Sentencing guidelines can help create a smarter criminal justice system writes Dr Ian Marder, MU School of Law and Criminology

People generally appreciate that crime has societal causes, rehabilitation should be a core goal of justice, and we can reduce crime by helping people solve problems they face in their lives. In this regard, Ireland has come a long way in recent years. We still largely avoid assuming that harsh punishment makes us safer, a trap some neighbours have succumbed to. We know that punishment does not deter people from offending. Instead, contact with the criminal justice process is too often a dead-end road off which there are few opportunities to turn.

While much more can be done, we are investing cautiously in common sense pathways out of crime, including educationdrug treatment, housing and employment. A High-Level Taskforce is considering the mental health and addiction challenges of persons interacting with the criminal justice system. We are finally seeing new resources for victim services and support. Unlike court processes, which often retraumatise victims, these services can help people cope and recover from what happened. Again, more is needed here. But policies such as paid leave for victims of domestic abuse represent a growing recognition that supporting victims requires out-of-the-box thinking.

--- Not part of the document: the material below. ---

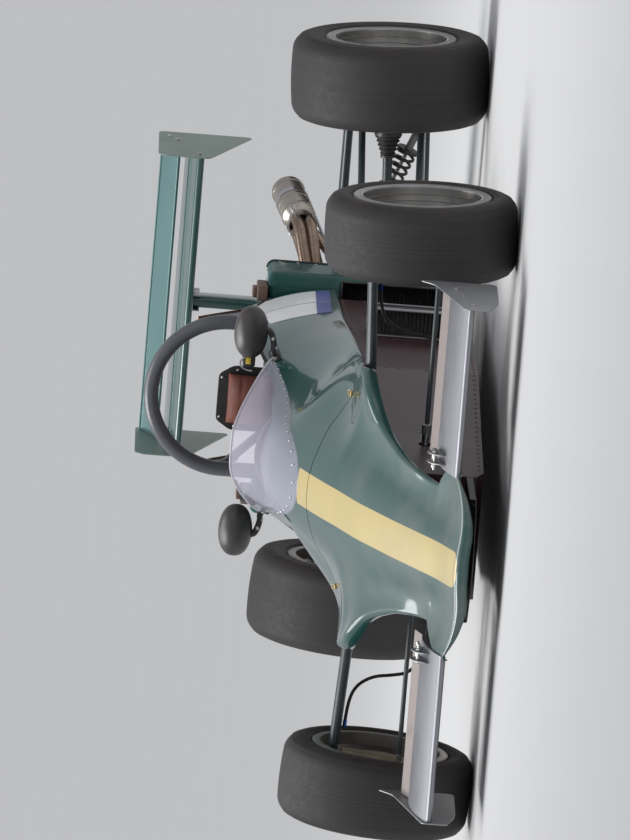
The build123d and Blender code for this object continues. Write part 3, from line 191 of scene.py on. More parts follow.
def block(centre, size, radius, turn=None, rows=4):
    """Rounded block: a rounded rectangle carried along Z whose ends draw in on a quarter arc."""
    sx, sy, sz = size
    a = np.linspace(0, np.pi / 2, rows)
    inset = radius * (1 - np.cos(a))[::-1]
    height = np.concatenate([-sz / 2 + radius * (1 - np.sin(a[::-1])), sz / 2 - radius * (1 - np.sin(a))])
    inset = np.concatenate([inset, inset[::-1]])
    points = []
    for z, cut in zip(height, inset):
        ring = slot_profile(sx - 2 * cut, sy - 2 * cut, max(radius - cut, radius * 0.05))
        points.append(np.column_stack([ring, np.full(len(ring), z)]))
    points = np.array(points)
    if turn is not None:
        points = points @ np.asarray(turn, float).T
    return rings_solid(points + np.asarray(centre, float))


def lathe(outline, place, count=64, ring=True):
    """Outline of (along, radius) turned about the local X axis of a 4x4 place."""
    outline = np.asarray(outline, float)
    a = np.linspace(0, 2 * np.pi, count, endpoint=False)[:, None]
    x, r = outline[:, 0], outline[:, 1]
    points = np.stack([x + 0 * a, r * np.cos(a), r * np.sin(a)], -1)
    faces = quads(count, len(outline), ring_rows=True, ring_cols=ring)
    return (move(points.reshape(-1, 3), place), faces)


def move(points, place):
    """Points carried by a 4x4 matrix."""
    place = np.asarray(place, float)
    return np.asarray(points, float) @ place[:3, :3].T + place[:3, 3]


def two_walls(outer, inner):
    """Closed shell between two grids of the same size, joined along their edges."""
    n, m = outer.shape[:2]
    faces = quads(n, m)
    loop = np.concatenate([np.arange(m), np.arange(1, n) * m + m - 1,
                           (n - 1) * m + np.arange(m - 2, -1, -1), np.arange(n - 2, 0, -1) * m])
    after = np.roll(loop, -1)
    rim = np.stack([after, loop, loop + n * m, after + n * m], -1)
    points = np.concatenate([outer.reshape(-1, 3), inner.reshape(-1, 3)])
    return (points, faces, faces[:, ::-1] + n * m, rim)


def slab(grid, thickness, inward=None):
    """Closed sheet from a grid of points (n, m, 3): the second wall lies a thickness along the normals."""
    du, dv = np.gradient(grid, axis=0), np.gradient(grid, axis=1)
    normal = unit(np.cross(du, dv))
    if inward is not None:
        flip = np.sign(np.sum(normal * (np.asarray(inward) - grid), -1).mean())
        normal = normal * flip
    return two_walls(grid, grid + normal * thickness)


def plate(outline, normal, thickness, bevel=0.0008):
    """Flat plate from a closed outline of points: two faces with a small chamfer round each."""
    outline, normal = np.asarray(outline, float), unit(normal)
    ahead, behind = np.roll(outline, -1, 0) - outline, outline - np.roll(outline, 1, 0)
    out_dir = unit(np.cross(unit(ahead) + unit(behind), normal))
    if np.sum(out_dir * (outline - outline.mean(0))) < 0:
        out_dir = -out_dir
    eased, half = outline - out_dir * bevel, thickness / 2
    return rings_solid([eased - normal * half, outline - normal * (half - bevel),
                        outline + normal * (half - bevel), eased + normal * half])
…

Still, our criminal justice system is outdated. For example, we could update and expand procedures for resolving crimes without going to court. This will help us deal with enormous court backlogs, and make it more likely that we reduce crime and meet victims’ needs. More broadly, we should rethink how justice can help everyone – given that most people have been both a victim and a perpetrator of crime at some point in their lives – to reach their full potential and contribute positively to communities.
The role of sentencing guidelines
Simply put, sentencing guidelines are documents that contain guidance, beyond that which exists in law, for judges to follow when sentencing a person who is found guilty or who pleads guilty at court. In Ireland, judges have considerable freedom, or discretion, when selecting the sentence they think is appropriate. This permits judges to individualise sentencing based on each case’s unique factors. Two cases that look similar on paper can be different enough to warrant different responses, if the goal is to keep society safe and meet individual needs. Yet, discretion has also led to accusations of inconsistency: that 'like cases’ are not being treated alike. Guidelines can include sentencing principles, lists of aggravating and mitigating factors, and ranges within which sentences should fall. Theoretically, they tackle inconsistency, while permitting judges to address individual circumstances. But guidelines also provide an opportunity to pivot our justice system in a common sense direction.

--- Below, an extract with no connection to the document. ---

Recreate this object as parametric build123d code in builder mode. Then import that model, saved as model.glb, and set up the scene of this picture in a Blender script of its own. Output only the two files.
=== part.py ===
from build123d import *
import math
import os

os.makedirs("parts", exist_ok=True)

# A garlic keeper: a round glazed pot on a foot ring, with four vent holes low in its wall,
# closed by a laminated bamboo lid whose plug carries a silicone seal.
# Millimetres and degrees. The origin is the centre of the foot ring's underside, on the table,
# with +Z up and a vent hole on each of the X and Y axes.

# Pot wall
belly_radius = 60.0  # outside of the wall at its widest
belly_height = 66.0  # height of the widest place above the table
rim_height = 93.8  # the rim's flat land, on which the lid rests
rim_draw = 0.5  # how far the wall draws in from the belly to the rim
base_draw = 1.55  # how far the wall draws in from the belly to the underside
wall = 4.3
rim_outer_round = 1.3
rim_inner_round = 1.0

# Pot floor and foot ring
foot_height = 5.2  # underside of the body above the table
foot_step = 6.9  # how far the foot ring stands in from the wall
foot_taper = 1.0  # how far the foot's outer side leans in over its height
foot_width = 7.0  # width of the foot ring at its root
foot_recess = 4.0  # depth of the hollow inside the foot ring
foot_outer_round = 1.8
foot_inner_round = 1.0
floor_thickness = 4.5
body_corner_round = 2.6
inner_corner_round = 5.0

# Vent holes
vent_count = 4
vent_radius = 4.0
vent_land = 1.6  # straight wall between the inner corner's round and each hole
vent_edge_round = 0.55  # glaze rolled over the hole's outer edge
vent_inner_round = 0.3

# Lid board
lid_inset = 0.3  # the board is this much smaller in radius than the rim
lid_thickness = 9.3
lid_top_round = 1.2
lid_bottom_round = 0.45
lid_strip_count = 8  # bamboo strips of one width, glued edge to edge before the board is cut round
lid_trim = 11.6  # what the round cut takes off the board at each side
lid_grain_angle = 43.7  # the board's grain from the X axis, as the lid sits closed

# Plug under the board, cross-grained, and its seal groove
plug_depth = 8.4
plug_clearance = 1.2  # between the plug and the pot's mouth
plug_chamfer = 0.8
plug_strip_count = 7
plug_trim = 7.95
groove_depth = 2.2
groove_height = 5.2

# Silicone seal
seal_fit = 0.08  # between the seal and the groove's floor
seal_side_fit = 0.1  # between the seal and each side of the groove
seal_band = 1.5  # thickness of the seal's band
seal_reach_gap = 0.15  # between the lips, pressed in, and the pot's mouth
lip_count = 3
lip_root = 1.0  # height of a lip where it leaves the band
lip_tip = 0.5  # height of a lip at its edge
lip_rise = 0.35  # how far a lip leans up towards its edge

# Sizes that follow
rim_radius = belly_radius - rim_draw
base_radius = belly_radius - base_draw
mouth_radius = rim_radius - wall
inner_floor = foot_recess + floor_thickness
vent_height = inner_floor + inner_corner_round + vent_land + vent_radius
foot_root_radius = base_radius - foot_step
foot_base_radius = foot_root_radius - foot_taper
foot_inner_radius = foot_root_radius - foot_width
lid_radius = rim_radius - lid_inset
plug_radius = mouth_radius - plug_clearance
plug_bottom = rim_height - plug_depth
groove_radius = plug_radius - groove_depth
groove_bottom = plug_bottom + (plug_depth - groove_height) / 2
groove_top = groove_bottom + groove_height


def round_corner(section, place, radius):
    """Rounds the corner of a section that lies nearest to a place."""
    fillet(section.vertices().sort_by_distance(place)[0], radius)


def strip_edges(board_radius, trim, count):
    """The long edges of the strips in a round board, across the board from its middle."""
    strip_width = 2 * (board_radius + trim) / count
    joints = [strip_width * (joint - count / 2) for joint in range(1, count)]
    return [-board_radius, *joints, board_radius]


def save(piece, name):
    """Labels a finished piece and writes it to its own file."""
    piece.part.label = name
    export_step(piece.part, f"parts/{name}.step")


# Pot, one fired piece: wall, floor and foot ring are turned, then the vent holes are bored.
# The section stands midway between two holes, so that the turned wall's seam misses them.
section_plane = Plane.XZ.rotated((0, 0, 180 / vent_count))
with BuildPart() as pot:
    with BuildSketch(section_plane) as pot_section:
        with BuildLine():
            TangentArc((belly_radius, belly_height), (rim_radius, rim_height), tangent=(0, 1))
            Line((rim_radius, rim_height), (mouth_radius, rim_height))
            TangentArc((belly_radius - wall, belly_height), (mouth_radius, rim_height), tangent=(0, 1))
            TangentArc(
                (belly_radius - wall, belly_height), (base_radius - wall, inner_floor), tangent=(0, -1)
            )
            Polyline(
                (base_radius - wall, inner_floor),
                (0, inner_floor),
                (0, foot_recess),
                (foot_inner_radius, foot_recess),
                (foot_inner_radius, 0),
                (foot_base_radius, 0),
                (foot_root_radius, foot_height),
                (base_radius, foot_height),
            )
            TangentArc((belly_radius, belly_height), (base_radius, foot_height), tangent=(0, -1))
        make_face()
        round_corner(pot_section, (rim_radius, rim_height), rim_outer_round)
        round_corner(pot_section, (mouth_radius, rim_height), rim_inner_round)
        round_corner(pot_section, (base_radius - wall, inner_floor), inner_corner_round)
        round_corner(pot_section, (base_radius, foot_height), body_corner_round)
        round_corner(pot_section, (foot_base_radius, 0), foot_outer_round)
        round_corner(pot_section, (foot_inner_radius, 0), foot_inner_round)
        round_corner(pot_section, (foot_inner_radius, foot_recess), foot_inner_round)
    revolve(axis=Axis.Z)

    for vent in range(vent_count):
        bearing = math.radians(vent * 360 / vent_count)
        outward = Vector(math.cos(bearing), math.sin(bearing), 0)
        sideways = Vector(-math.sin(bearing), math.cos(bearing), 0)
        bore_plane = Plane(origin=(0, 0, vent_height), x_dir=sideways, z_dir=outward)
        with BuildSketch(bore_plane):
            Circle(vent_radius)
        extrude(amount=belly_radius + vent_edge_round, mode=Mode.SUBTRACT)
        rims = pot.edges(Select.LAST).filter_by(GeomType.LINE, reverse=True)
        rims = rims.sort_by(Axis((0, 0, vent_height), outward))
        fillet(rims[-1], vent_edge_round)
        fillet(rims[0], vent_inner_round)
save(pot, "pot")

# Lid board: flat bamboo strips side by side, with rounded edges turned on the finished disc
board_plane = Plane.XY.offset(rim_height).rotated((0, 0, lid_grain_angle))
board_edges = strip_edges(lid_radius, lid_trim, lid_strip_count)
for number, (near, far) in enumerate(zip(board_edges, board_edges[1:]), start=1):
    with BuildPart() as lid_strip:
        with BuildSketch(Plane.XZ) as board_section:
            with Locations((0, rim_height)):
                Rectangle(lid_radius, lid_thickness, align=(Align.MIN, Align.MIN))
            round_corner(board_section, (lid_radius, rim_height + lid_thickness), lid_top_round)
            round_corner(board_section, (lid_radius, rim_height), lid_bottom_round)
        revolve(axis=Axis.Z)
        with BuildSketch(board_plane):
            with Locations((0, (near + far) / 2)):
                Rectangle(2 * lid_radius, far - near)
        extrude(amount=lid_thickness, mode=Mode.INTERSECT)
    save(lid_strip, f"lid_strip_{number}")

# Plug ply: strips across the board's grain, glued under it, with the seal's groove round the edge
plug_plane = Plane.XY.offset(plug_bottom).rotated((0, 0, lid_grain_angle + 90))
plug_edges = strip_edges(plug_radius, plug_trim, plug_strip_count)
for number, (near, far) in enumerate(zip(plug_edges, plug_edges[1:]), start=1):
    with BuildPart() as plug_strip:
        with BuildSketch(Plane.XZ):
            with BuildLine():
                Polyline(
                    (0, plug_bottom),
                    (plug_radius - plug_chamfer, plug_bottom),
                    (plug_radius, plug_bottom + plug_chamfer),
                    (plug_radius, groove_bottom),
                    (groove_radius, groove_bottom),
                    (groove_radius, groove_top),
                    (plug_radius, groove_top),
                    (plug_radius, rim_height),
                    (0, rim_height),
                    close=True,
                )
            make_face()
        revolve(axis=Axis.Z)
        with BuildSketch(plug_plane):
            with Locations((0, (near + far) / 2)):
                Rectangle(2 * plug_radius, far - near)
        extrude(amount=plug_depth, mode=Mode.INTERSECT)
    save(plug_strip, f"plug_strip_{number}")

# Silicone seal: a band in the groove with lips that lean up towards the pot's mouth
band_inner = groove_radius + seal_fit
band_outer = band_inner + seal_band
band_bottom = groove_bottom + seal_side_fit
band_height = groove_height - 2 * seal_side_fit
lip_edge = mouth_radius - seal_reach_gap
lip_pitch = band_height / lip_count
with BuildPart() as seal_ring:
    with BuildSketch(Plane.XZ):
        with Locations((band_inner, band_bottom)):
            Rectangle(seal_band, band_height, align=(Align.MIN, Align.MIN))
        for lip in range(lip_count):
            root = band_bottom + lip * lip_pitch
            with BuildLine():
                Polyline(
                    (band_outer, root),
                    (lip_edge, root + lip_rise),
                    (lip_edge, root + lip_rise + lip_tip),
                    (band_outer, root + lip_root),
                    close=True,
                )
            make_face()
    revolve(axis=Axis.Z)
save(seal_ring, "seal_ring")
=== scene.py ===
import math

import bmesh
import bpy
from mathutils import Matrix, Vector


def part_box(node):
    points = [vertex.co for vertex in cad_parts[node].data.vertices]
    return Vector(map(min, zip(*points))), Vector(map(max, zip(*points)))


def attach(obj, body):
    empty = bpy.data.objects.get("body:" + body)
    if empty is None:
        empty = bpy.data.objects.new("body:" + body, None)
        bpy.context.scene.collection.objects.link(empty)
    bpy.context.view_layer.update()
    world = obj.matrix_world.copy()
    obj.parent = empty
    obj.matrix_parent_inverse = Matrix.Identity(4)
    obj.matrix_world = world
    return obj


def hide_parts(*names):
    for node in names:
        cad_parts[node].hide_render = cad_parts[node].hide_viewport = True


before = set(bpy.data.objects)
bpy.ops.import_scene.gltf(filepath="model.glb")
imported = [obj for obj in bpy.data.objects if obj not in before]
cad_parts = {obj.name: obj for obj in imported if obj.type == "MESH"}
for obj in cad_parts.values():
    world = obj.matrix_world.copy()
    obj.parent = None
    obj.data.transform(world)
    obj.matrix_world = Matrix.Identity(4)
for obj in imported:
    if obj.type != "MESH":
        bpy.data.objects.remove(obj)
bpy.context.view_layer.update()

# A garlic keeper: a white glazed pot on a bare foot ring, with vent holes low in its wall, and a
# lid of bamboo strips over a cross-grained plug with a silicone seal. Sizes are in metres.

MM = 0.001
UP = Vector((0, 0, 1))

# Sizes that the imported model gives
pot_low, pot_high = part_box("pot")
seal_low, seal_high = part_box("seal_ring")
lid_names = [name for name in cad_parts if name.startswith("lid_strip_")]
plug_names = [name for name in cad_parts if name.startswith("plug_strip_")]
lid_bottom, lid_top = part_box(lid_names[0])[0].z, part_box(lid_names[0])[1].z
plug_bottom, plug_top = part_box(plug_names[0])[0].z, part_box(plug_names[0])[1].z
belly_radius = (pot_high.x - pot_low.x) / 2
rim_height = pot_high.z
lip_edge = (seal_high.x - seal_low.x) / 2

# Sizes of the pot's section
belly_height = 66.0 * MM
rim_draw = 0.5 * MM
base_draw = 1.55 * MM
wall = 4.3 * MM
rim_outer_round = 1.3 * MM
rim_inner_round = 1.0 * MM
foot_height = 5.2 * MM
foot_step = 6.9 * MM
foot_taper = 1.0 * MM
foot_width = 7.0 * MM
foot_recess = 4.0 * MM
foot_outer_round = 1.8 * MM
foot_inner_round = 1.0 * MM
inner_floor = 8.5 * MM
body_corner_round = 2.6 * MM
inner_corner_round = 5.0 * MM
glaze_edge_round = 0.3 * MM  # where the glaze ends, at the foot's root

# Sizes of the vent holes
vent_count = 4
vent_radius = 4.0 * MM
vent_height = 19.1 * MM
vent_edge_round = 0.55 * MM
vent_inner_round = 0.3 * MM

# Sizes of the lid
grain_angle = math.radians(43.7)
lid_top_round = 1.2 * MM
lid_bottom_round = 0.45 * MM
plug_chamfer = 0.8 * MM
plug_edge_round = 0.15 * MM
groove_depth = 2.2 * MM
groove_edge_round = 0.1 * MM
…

Sentencing guidelines in Ireland
The Judicial Council Act 2019 created a Sentencing Guidelines and Information Committee (SGIC), composed of judges and lay members. The SGIC’s functions include drafting sentencing guidelines, monitoring their operation, and collating information on sentences in Ireland. Recognising that we lack the data on current sentencing practices on which to base new guidelines, the SGIC has rightly begun by studying how other countries collect and analyse sentencing data. The SGIC is correct not to rush into writing guidelines while basic questions about current practice remain unanswered. This pause creates an opportunity for civil society to have a conversation about what sentencing guidelines should say, and what their goals and focus should be.

Priorities for sentencing guidelines
Before we draft offence-specific guidelines, there must be guidelines on the principles and purposes of sentencing. This would allow us to start by clarifying what sentencing should aim to achieve. We could begin by providing a core principle of sentencing: sentences should be fair, proportionate and contribute towards the safety, health and connectedness of our communities.

Later guidelines can then encourage sentences that support these aims, and discourage those that do not. In practice, the core principle stated above requires that more people serve their sentence in the community. This would permit victims and communities to have a say in how they make amends in a tangible way and allow for better access to services that prevent reoffending. It would also avoid the stigma, isolation and disconnection from society that explain why imprisonment likely increases reoffending.

This aligns with an evidence-based approach to sentencing that reduces reoffending. Many people are sent to prison for offences stemming from addiction or mental health issues, when we know that our money is better invested in health and preventative services that address these issues directly.

Further, hundreds of people are given short prison sentences of three months or less. This is long enough to destroy such social bonds as family, housing, employment and education that prevent crime, without enabling meaningful treatment and intervention.

Smart justice requires bravery
On smart guidelines, Scotland took a large step in its recent guideline for sentencing young people. This aligns with research by recognising that young people under 25 have a ‘lower level of maturity’, which judges must take into account to avoid sentences that inhibit young people from contributing positively to society in the future. It explicitly prioritises rehabilitation as a ‘primary consideration’ when sentencing this age group.

Ireland, too, can be forward thinking and evidence-led in developing its sentencing guidelines. Why follow some countries down a path that makes us less safe, when others – such as the Netherlands and Norway – take a different approach that corresponds with what we know about how to reduce reoffending, and is more humane at the same time? Sentencing guidelines provide an opportunity to look at justice through a new, smart lens – if we have the courage to do so ourselves.